- Born: Gregor Scott Bailar May 3, 1963 (age 63) La Grange, IL
- Occupation: CIO
- Employer(s): Hewlett Packard, NeXT, Perot Systems, Citibank, NASDAQ Stock Market, Capital One
- Board member of: CEB, Digitas, National Wildlife Federation, Girl Rising

= Gregor Bailar =

American technology executive

Gregor Bailar (born May 3, 1963) is a US technology executive, professional director, and philanthropist who held executive roles at Citibank, NASDAQ and Capital One. He managed technology and operations for the NASDAQ Stock Market during the dot-com boom and 9/11 terrorist attacks. He led rescue operations during Katrina and the Beltway Sniper for Capital One. He has been cited as one of the most influential CIOs of the internet age and was inducted into the CIO Hall of Fame in 2007.

== Early life ==
Bailar grew up in Miami, Florida, and was an honor student at South Miami High School, president of the Dade County Association of Student Government Presidents and active in debate, drama and the math club. Bailar is a graduate of Dartmouth College with a BA in Electrical Engineering and Computer Science.

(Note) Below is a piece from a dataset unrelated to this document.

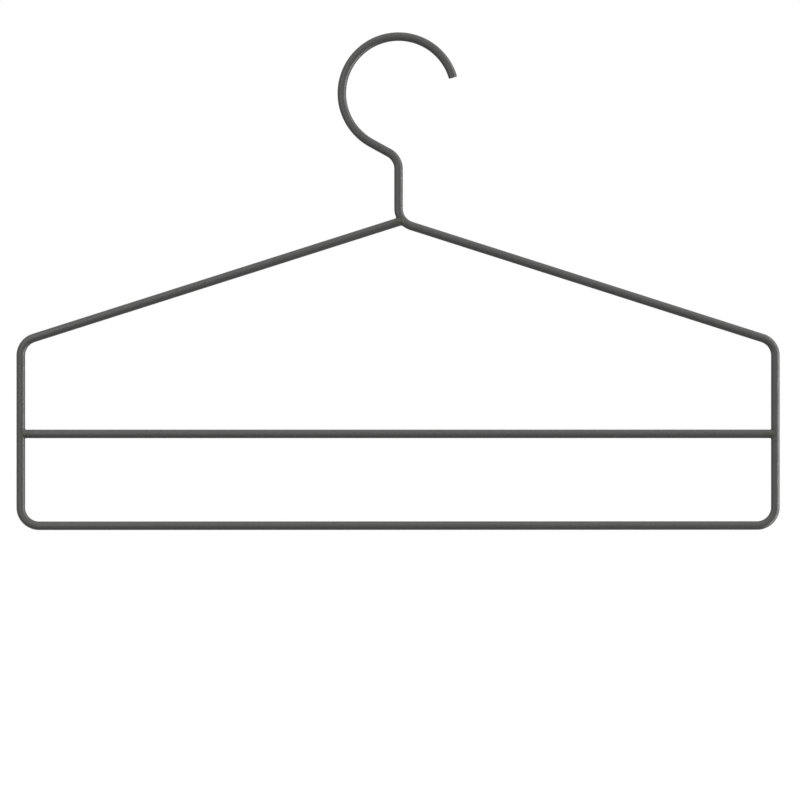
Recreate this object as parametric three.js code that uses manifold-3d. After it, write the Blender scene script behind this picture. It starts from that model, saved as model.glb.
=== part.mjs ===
// A coat hanger bent from one length of round steel wire, with a straight cross bar welded
// between its sides. The wire starts at the hook's tip and goes round the hook, down the
// neck, over the right shoulder, down the right side, along the bottom, up the left side and
// up the left shoulder. Its other end is welded to the bend at the foot of the neck.
//
// Millimetres, +X to the right seen from the front, +Y to the back, +Z up. The origin is the
// seat, the highest point of the hook's inside, and all wire lies in the plane y = 0.

import * as THREE from "three";
import { mergeVertices } from "three/addons/utils/BufferGeometryUtils.js";
import Module from "manifold-3d";

const wasm = await Module();
wasm.setup();

const { degToRad, lerp } = THREE.MathUtils;

// The hanger's sizes. Heights and lengths run between the folds of the wire's centre line,
// taken as if every small bend were sharp.
const OVERALL_WIDTH = 440; // over the outsides of the two sides
const WIRE_DIAMETER = 5; // over the powder coat
const HOOK_INSIDE_DIAMETER = 60.4;
const BEND_INSIDE_RADIUS = 8.1; // all the small bends are made round one former
const NECK_LENGTH = 36.8; // upright part between the hook and the shoulders
const SHOULDER_FALL = 69.3; // from the middle down to either end of the shoulders
const SIDE_HEIGHT = 105.8; // from the shoulders' ends down to the bottom run
const CROSS_BAR_HEIGHT = 52.9; // above the bottom run
const HOOK_TIP_ANGLE = degToRad(16.2); // of the cut end above the level of the hook's centre
const HOOK_FOOT_SLOPE = degToRad(28.8); // fall of the run that joins the hook to the neck
const TIP_CHAMFER = 0.5; // eased edge of the hook's cut end

// The welds' sizes.
const ROOT_GAP = 0.3; // between a cut end and the wire it meets, and round each weld
const WELD_REACH = 1.4; // how far a weld runs on along its wire past the cut end
const WELD_TOE = 0.15; // thickness of a weld at both its ends
const WELD_CROWN = 0.35; // how much thicker it is in the middle

// Fineness of the round shapes.
const WIRE_SIDES = 24;
const HOOK_STEP = degToRad(5);
const BEND_STEP = degToRad(8);
const WELD_STEPS = 8;
const CUT_OVERRUN = 1; // how far a cutter runs past what it cuts

const wireRadius = WIRE_DIAMETER / 2;
const hookRadius = HOOK_INSIDE_DIAMETER / 2 + wireRadius;
const bendRadius = BEND_INSIDE_RADIUS + wireRadius;
const gapRadius = wireRadius + ROOT_GAP;

// Points and directions in the hanger's plane are two-dimensional: across and up.
const plan = (across, up) => new THREE.Vector2(across, up);
const inSpace = (p) => new THREE.Vector3(p.x, 0, p.y);
const leftOf = (direction) => plan(-direction.y, direction.x);
const from = (p, direction, distance) => p.clone().addScaledVector(direction, distance);
const directionTo = (p, q) => q.clone().sub(p).normalize();

// A station is a place on a centre line and the way the wire runs there.
function arc(centre, radius, start, end, step) {
  const count = Math.ceil(Math.abs(end - start) / step);
  return Array.from({ length: count + 1 }, (_, i) => {
    const angle = lerp(start, end, i / count);
    const outward = plan(Math.cos(angle), Math.sin(angle));
    const heading = leftOf(outward).multiplyScalar(Math.sign(end - start));
    return { at: from(centre, outward, radius), heading };
  });
}

function straight(p, q) {
  const heading = directionTo(p, q);
  return [p, q].map((at) => ({ at, heading }));
}

// The rounded corner between two straight runs.
function bend(before, corner, after) {
  const entry = directionTo(before, corner);
  const exit = directionTo(corner, after);
  const turn = Math.atan2(entry.cross(exit), entry.dot(exit));
  const trim = bendRadius * Math.tan(Math.abs(turn) / 2);
  const start = from(corner, entry, -trim);
  const centre = from(start, leftOf(entry), bendRadius * Math.sign(turn));
  const startAngle = start.clone().sub(centre).angle();
  return { centre, stations: arc(centre, bendRadius, startAngle, startAngle + turn, BEND_STEP) };
}

// How far a line runs from a point outside a circle before it meets the circle.
function distanceToCircle(p, direction, centre, radius) {
  const away = p.clone().sub(centre);
  const along = away.dot(direction);
  return -along - Math.sqrt(along ** 2 - away.lengthSq() + radius ** 2);
}

// The hook, from its tip over the seat to the run that slopes down to the neck.
const hookCentre = plan(0, -HOOK_INSIDE_DIAMETER / 2);
const crownAngle = Math.PI / 2;
const hookEndAngle = (3 * Math.PI) / 2 - HOOK_FOOT_SLOPE;
const hook = [
  ...arc(hookCentre, hookRadius, HOOK_TIP_ANGLE, crownAngle, HOOK_STEP),
  ...arc(hookCentre, hookRadius, crownAngle, hookEndAngle, HOOK_STEP).slice(1),
];
const hookTip = hook.at(0);
const hookEnd = hook.at(-1).at;

// The folds of the centre line.
const sideX = (OVERALL_WIDTH - WIRE_DIAMETER) / 2;
const neckTop = plan(0, hookEnd.y + hookEnd.x * Math.tan(HOOK_FOOT_SLOPE));
const neckFoot = plan(0, neckTop.y - NECK_LENGTH);
const cornerZ = neckFoot.y - SHOULDER_FALL;
const bottomZ = cornerZ - SIDE_HEIGHT;
const crossBarZ = bottomZ + CROSS_BAR_HEIGHT;
const rightShoulder = plan(sideX, cornerZ);
const rightFoot = plan(sideX, bottomZ);
const leftFoot = plan(-sideX, bottomZ);
const leftShoulder = plan(-sideX, cornerZ);

const neckTopBend = bend(hookEnd, neckTop, neckFoot);
const neckFootBend = bend(neckTop, neckFoot, rightShoulder);
const rightShoulderBend = bend(neckFoot, rightShoulder, rightFoot);
const rightFootBend = bend(rightShoulder, rightFoot, leftFoot);
const leftFootBend = bend(rightFoot, leftFoot, leftShoulder);
const leftShoulderBend = bend(leftFoot, leftShoulder, neckFoot);

// The left shoulder runs up to the outside of the bend at the neck's foot. It stops where
// the first edge of its square end comes within the root gap of that bend.
const shoulderRun = directionTo(leftShoulder, neckFoot);
const toNeckJoint = distanceToCircle(neckFoot, shoulderRun, neckFootBend.centre, bendRadius);
const neckJoint = from(neckFoot, shoulderRun, toNeckJoint);
const toShoulderEnd = Math.min(
  ...[wireRadius, -wireRadius].map((offset) => {
    const edge = from(neckFoot, leftOf(shoulderRun), offset);
    return distanceToCircle(edge, shoulderRun, neckFootBend.centre, bendRadius + gapRadius);
  }),
);
const shoulderEnd = from(neckFoot, shoulderRun, toShoulderEnd);

// The cross bar fits between the sides, cut square with the root gap at both ends.
const barHalfLength = sideX - gapRadius;

// The centre line through a list of stations. A straight run needs only its two ends, so the
// stations are not evenly spaced.
class StationPath extends THREE.Curve {
  constructor(stations) {
    super();
    this.stations = stations;
  }

  stationAt(share) {
    return this.stations[Math.round(share * (this.stations.length - 1))];
  }

  getPointAt(share, target = new THREE.Vector3()) {
    return target.copy(inSpace(this.stationAt(share).at));
  }

  getTangentAt(share, target = new THREE.Vector3()) {
    return target.copy(inSpace(this.stationAt(share).heading));
  }
}

function rod(stations, radius) {
  const corners = Array.from({ length: WIRE_SIDES }, (_, i) => {
    const angle = (i / WIRE_SIDES) * 2 * Math.PI;
    return plan(radius * Math.cos(angle), radius * Math.sin(angle));
  });
  return new THREE.ExtrudeGeometry(new THREE.Shape(corners), {
    steps: stations.length - 1,
    extrudePath: new StationPath(stations),
  });
}

// A turned shape whose axis starts at a point of the plane and runs in a direction of it.
// The profile's points are radii and places along the axis.
function turned(profile, start, direction) {
  const axis = new THREE.Vector3(0, 1, 0);
  const aim = new THREE.Quaternion().setFromUnitVectors(axis, inSpace(direction));
  const place = inSpace(start);
  const points = profile.map(([radius, along]) => new THREE.Vector2(radius, along));
  return new THREE.LatheGeometry(points, WIRE_SIDES)
    .applyQuaternion(aim)
    .translate(place.x, place.y, place.z);
}

function solidOf(geometry) {
  const shell = new THREE.BufferGeometry()
    .setAttribute("position", geometry.attributes.position)
    .setIndex(geometry.index);
  const merged = mergeVertices(shell);
  return new wasm.Manifold(
    new wasm.Mesh({
      numProp: 3,
      vertProperties: merged.attributes.position.array,
      triVerts: new Uint32Array(merged.index.array),
    }),
  );
}

function geometryOf(solid) {
  const { vertProperties, triVerts } = solid.getMesh();
  const geometry = new THREE.BufferGeometry()
    .setAttribute("position", new THREE.BufferAttribute(vertProperties, 3))
    .setIndex(new THREE.BufferAttribute(triVerts, 1));
  geometry.computeVertexNormals();
  return geometry;
}

function cut(geometry, cutters) {
  const whole = solidOf(geometry);
  return geometryOf(cutters.reduce((rest, cutter) => rest.subtract(solidOf(cutter)), whole));
}

// A ring whose slanted inner face turns the sharp rim of the hook's tip into a chamfer.
function chamferRing() {
  const outside = wireRadius + CUT_OVERRUN;
  const inside = wireRadius - TIP_CHAMFER - CUT_OVERRUN;
  const ring = [
    [inside, CUT_OVERRUN],
    [outside, -TIP_CHAMFER - CUT_OVERRUN],
    [outside, CUT_OVERRUN],
    [inside, CUT_OVERRUN],
  ];
  return turned(ring, hookTip.at, hookTip.heading.clone().negate());
}

function frameWire() {
  const stations = [
    ...hook,
    ...neckTopBend.stations,
    ...neckFootBend.stations,
    ...rightShoulderBend.stations,
    ...rightFootBend.stations,
    ...leftFootBend.stations,
    ...leftShoulderBend.stations,
    { at: shoulderEnd, heading: shoulderRun },
  ];
  return cut(rod(stations, wireRadius), [chamferRing()]);
}

function crossBar() {
  return rod(straight(plan(-barHalfLength, 0), plan(barHalfLength, 0)), wireRadius);
}

// The weld round the cut end of one wire, where it meets the flank of another. The joint is
// where their centre lines meet, and the direction runs back from it along the cut wire.
// Both wires are cut out of the weld with the root gap round them.
function weld(joint, direction, setBack, wires) {
  const length = setBack + WELD_REACH;
  const outline = Array.from({ length: WELD_STEPS + 1 }, (_, i) => {
    const share = i / WELD_STEPS;
    return [gapRadius + WELD_TOE + WELD_CROWN * Math.sin(Math.PI * share), length * share];
  });
  const bead = turned([[0, 0], ...outline, [0, length]], joint, direction);
  const place = inSpace(joint);
  return cut(
    bead,
    wires.map((stations) => rod(stations, gapRadius)),
  ).translate(-place.x, -place.y, -place.z);
}

function neckWeld() {
  const neck = [
    neckTopBend.stations.at(-1),
    ...neckFootBend.stations,
    rightShoulderBend.stations.at(0),
  ];
  const shoulder = straight(leftShoulder, from(shoulderEnd, shoulderRun, ROOT_GAP));
  const backDown = shoulderRun.clone().negate();
  return weld(neckJoint, backDown, toNeckJoint - toShoulderEnd, [neck, shoulder]);
}

// The weld at the left end of the cross bar where inward is +1, and at the right where -1.
function crossBarWeld(inward) {
  const joint = plan(-inward * sideX, crossBarZ);
  const side = straight(plan(joint.x, cornerZ), plan(joint.x, bottomZ));
  const bar = straight(plan(-inward * (barHalfLength + ROOT_GAP), crossBarZ), plan(0, crossBarZ));
  return weld(joint, plan(inward, 0), sideX - barHalfLength, [side, bar]);
}

const powderCoat = new THREE.MeshStandardMaterial({
  name: "powder_coat",
  color: "#565653",
  roughness: 0.5,
  metalness: 0,
});
const powderCoatOverWeld = new THREE.MeshStandardMaterial({
  name: "powder_coat_over_weld",
  color: "#50504d",
  roughness: 0.45,
  metalness: 0,
});

function piece(name, geometry, material, place) {
  const mesh = new THREE.Mesh(geometry, material);
  mesh.name = name;
  mesh.position.copy(inSpace(place));
  return mesh;
}

const hanger = new THREE.Group();
hanger.name = "coat_hanger";
hanger.add(
  piece("frame_wire", frameWire(), powderCoat, plan(0, 0)),
  piece("cross_bar", crossBar(), powderCoat, plan(0, crossBarZ)),
  piece("neck_weld", neckWeld(), powderCoatOverWeld, neckJoint),
  piece("left_bar_weld", crossBarWeld(1), powderCoatOverWeld, plan(-sideX, crossBarZ)),
  piece("right_bar_weld", crossBarWeld(-1), powderCoatOverWeld, plan(sideX, crossBarZ)),
);

export default hanger;
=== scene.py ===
# %% [markdown]
# # A coat hanger of bent wire
#
# This lesson dresses a finished model of a coat hanger. The hanger is one long piece of round
# steel wire, bent into a hook, a neck, two shoulders and a rectangle, and one straight bar
# across it. Three small welds hold it together, and everything is powder coated dark grey.
#
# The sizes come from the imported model, which is loaded first. It is built of coarse facets, so
# each piece is made again here, in the same place, as a smooth mesh, with an eased cut at the
# hook's tip and real weld metal. After that come the coat, the light and the camera.

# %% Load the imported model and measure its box
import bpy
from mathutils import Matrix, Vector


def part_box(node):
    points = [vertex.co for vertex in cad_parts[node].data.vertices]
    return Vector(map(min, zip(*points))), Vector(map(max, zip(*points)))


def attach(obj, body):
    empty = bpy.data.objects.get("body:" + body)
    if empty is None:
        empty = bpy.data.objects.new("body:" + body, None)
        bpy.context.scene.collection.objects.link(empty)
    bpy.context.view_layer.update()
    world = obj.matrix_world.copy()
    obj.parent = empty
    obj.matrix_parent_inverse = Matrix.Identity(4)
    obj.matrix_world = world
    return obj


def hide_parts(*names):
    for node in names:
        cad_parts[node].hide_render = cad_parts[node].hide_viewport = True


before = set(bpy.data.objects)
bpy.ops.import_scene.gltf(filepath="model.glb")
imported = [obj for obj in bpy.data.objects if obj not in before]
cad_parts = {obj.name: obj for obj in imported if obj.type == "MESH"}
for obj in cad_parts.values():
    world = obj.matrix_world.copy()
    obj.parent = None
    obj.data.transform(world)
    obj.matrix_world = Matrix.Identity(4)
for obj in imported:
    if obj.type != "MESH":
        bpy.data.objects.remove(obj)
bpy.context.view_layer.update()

print("Pieces:", sorted(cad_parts))

# %% [markdown]
# ## The sizes
#
# Blender works in metres, and a hanger is easier to think of in millimetres, so `MM` turns one
# into the other. What the model's boxes can tell is read from them: the wire's thickness, the
# width, and the heights of the cross bar and the bottom run. The bends have no box of their
# own, so their sizes are written here.
#
# The origin is the seat, the highest point of the hook's inside.

# %% Sizes of the hanger
import math

import bmesh
import bpy
from mathutils import Matrix, Vector, noise
from mathutils.bvhtree import BVHTree

MM = 0.001

frame_low, frame_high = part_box("frame_wire")
bar_low, bar_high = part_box("cross_bar")

WIRE_RADIUS = (bar_high.z - bar_low.z) / 2
SIDE_X = frame_high.x - WIRE_RADIUS
BOTTOM_Z = frame_low.z + WIRE_RADIUS
BAR_Z = (bar_high.z + bar_low.z) / 2

HOOK_INSIDE_RADIUS = 30.2 * MM
BEND_INSIDE_RADIUS = 8.1 * MM
NECK_LENGTH = 36.8 * MM
SHOULDER_FALL = 69.3 * MM
HOOK_TIP_ANGLE = math.radians(16.2)
HOOK_FOOT_SLOPE = math.radians(28.8)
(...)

== Business and technology roles ==
Bailar worked at HP, NeXT Computer, Perot Systems, Citicorp, NASDAQ and Capital One. At NeXT, Bailar held several roles, including assisting Steve Jobs as his technical systems engineer during the previews and launch of the NeXT Cube. Bailar assisted at the October 12, 1988 launch and conducted launch-related Q&A and demonstrations as seen in the KPIX coverage of the event. He later became technical director of NeXT Europe and Country Head for NeXT UK. He has served on a variety of for-profit and non-profit boards including Digitas, Inc., Endurance Specialty Holdings and The Corporate Executive Board (now a part of Gartner Group), where he was Chairman of the Audit Committee. Bailar also worked with non-profits including on the board of the National Wildlife Federation and as an adviser to GirlRising. While at NASD/NASDAQ, Bailar oversaw the renovation of the NASDAQ market systems during the dot.com boom.

== Accolades ==
Bailar was inducted into the CIO Hall of Fame by CIO Magazine. While at Capital One, Bailar scored first place in the Information Week 500 ranking of the top users of technology. His workplace automation concepts have been studied and adopted widely in the industry. Forbes Magazine notes that Bailar was "One of the first board-level CIOs." Bailar was an early adotper of agile development in both business and government. In 2012, he assisted the GAO with their report on effective software development practices - including agile development. Bailar was profiled as the "Indiana Jones of IT" by Computer World and has been cited for sourcing approaches.

== Disaster response and risk management ==
While CIO and head of Operations for the NASDAQ Stock Market in 2001, Bailar assisted with the recovery of the US financial markets after the 9/11 terrorist attacks. Bailar's response to the events of 9/11 was historic beyond the impact of the events themselves. The story of his actions was also the first time a story about a CIO's rapid response to events had been published on the Internet before it was reported in print. In 2000, at NASDAQ, Bailar was a key force in the financial markets' remediation of the "Y2K bug." In 2002, Bailar oversaw Capital One's technology team's response to Anthrax scares in DC. Bailar was CIO and a member of the executive committee for Capital One during Katrina and was named to the honor roll of first respondents aiding in recovery from the hurricane. Peter High comments in his book World Class IT that Bailar was involved in "some of the most famous American disasters of the 2000s.

== Publications ==
- Co-inventor, US patent 20050234769: System and method for providing personalized assistance using a financial card having an RFID device.

== Personal life ==
He is married to Terry Bailar and is the father of swimmer, Schuyler Bailar.